# FR: ses amis, dont il partage



## astor_place_ny

Bonjour!

- Ses amis, *dont* il partage la passion pour la montagne, préparent un voyage au Népal.

Pourquoi dont? Il partage sa passion pour la montagne avec ses amis, n'est pas? Donc j'aurait dit:

- Ses amis, avec lesquels il partage...

Où se trouve-t-il l'erreur?


----------



## tpettit

Personnellement, je n'aurais pas utilisé "dont". J'aurais dit "Ses amis, avec qui il partage...". 
"avec lesquels" marche aussi.


----------



## bofdico

"avec lesquels" est à mon goût la meilleure des solutions, bien que "avec qui "fonctionne aussi.
Et tu a fais une petite faute dans ton message : on ne dis pas "où se trouve-t-il l'erreur", mais "où se trouve l'erreur" ou encore "ou l'erreur se trouve*-t-elle*".


----------



## Maître Capello

_Dont_ et _avec qui/lesquels_ sont tous les deux corrects, mais ont une nuance différente :

*A.*
_Ses amis, *dont* il partage la passion pour la montagne, préparent un voyage au Népal._
_Il partage la passion *de* ses amis pour la montagne._ (Ses amis ont la passion de la montagne et ils la partagent avec lui.)

*B.*
_Ses amis, *avec qui/lesquels* il partage la/sa passion pour la montagne, préparent un voyage au Népal._
_Il partage la passion de la montage *avec* ses amis._ (Il a la passion de la montagne et la partage avec ses amis.)


----------



## pixma

Clickez ici


----------



## itka

> Ses amis, *dont* il partage la passion pour la montagne, préparent un voyage au Népal.


Je ne vois pas d'erreur dans cette phrase.
Elle est issue des deux phrases sous-jacentes suivantes :
_Il partage la passion *de* ses amis pour la montagne.
Ses amis préparent un voyage._

Le complément de nom est "développé" en une proposition relative incise.

Beaucoup de phrases sont construites sur ce modèle :
_La maison de mon père est en vente + mon père vit à l'hôtel_
---> _Mon père, dont la maison est en vente, vit à l'hôtel

_


----------



## astor_place_ny

itka said:


> _Il partage la passion *de* ses amis pour la montagne._
> _Ses amis préparent un voyage._


 
Bien sûr!
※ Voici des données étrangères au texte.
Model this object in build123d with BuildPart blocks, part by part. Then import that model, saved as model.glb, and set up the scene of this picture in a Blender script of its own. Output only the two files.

Je ne m'en rendais pas compte, car je suis un peu désorienté par l'ordre des mots dans les phrases contenant le pronom _dont_.

Serait-il possible d'écrire aussi?

_- Ses amis, dont la passion pour la montagne il partage, préparent un voyage au Népal._

Ou ça a l'air bizarre?

Merci pour vos réponses.

PS:


bofdico said:


> on ne dis pas "où se trouve-t-il l'erreur", mais "où se trouve l'erreur" ou encore "ou l'erreur se trouve*-t-elle*".


Merci mille fois, bofdico.


----------



## Maître Capello

astor_place_ny said:


> Serait-il possible d'écrire aussi?
> 
> _- Ses amis, dont la passion pour la montagne il partage, préparent un voyage au Népal._



Non, ce n'est pas possible. Le sujet de la phrase subordonnée doit immédiatement suivre la conjonction (_dont_). Or ici, ce sujet est _il_  alors que _la passion pour la montagne_ est le COD…


----------



## astor_place_ny

Maître Capello said:


> Non, ce n'est pas possible. Le sujet de la phrase subordonnée doit immédiatement suivre la conjonction (_dont_)


Marci, Maître. Mais alors qu'est-ce que vous pensez de ce qu'on dit sur ce post:

forum.wordreference.com/showthread.php?t=465745&highlight=dont *

Peut-être qu'il n'est pas le même cas?

*(Je suis desolé, mais il m'est interdit de poster des URLs  donc il faut copier, coller dans la barre d'adresses puis ajouter devant "ht.tp://" )

Merci.


----------



## Maître Capello

J'ai oublié de préciser que ce que j'ai dit ci-dessous était valable parce que le sujet de la subordonnée est un pronom (_il_ dans notre cas)…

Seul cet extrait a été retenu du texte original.